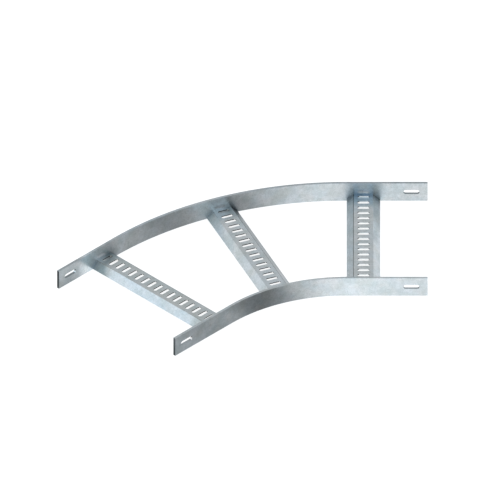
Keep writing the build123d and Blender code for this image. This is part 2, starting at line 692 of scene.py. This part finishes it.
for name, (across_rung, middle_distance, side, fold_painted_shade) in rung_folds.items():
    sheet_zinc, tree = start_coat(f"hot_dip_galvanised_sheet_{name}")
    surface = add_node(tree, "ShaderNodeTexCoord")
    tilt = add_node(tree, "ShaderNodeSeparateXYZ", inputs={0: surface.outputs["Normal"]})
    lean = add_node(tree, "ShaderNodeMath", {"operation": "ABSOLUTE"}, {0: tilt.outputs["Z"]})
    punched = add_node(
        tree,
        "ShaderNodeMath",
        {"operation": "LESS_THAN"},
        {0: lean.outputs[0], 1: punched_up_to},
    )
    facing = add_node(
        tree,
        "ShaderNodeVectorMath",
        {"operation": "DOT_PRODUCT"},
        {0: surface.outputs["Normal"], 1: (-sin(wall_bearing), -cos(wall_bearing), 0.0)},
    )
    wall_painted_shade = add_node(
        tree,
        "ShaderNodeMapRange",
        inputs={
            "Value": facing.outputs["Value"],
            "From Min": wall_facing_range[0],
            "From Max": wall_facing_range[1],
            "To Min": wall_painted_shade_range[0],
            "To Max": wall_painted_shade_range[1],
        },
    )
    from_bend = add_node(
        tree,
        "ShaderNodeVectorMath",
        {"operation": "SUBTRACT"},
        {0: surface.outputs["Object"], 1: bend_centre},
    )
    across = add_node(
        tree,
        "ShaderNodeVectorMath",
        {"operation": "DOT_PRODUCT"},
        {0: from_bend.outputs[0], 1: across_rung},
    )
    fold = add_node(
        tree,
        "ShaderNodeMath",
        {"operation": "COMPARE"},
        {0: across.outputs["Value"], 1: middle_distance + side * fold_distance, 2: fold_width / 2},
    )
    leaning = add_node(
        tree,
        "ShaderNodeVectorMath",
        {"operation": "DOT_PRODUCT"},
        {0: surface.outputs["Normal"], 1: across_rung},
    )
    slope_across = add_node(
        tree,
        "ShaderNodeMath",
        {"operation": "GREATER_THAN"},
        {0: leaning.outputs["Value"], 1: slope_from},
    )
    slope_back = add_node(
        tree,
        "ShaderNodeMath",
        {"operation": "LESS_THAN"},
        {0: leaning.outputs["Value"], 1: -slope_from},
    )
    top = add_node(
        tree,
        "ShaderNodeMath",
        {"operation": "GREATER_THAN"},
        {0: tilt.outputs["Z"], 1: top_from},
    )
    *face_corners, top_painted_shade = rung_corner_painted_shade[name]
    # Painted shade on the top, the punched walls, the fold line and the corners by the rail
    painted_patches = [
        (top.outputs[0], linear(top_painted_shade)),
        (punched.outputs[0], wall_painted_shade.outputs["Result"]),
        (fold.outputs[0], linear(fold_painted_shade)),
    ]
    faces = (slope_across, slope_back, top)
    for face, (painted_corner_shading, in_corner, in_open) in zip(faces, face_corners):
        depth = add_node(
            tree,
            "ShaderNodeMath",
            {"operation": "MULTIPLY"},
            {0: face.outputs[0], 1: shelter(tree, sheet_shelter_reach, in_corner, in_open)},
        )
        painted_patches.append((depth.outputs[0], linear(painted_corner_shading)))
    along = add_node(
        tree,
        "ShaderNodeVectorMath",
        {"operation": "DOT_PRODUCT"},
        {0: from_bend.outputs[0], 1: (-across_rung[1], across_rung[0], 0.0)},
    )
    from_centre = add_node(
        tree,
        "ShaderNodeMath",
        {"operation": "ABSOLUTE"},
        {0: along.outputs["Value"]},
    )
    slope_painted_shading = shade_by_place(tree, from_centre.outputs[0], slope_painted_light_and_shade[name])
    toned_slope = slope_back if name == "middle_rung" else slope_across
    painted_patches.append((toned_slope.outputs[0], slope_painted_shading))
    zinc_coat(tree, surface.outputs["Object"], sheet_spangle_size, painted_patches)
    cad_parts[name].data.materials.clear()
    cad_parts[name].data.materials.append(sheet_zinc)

• • • • • • •

**GIVEN EXERCISE**
State the number of lines holding the word "data" in the listing. Add nothing else.

**ANSWER TO THE EXERCISE**
2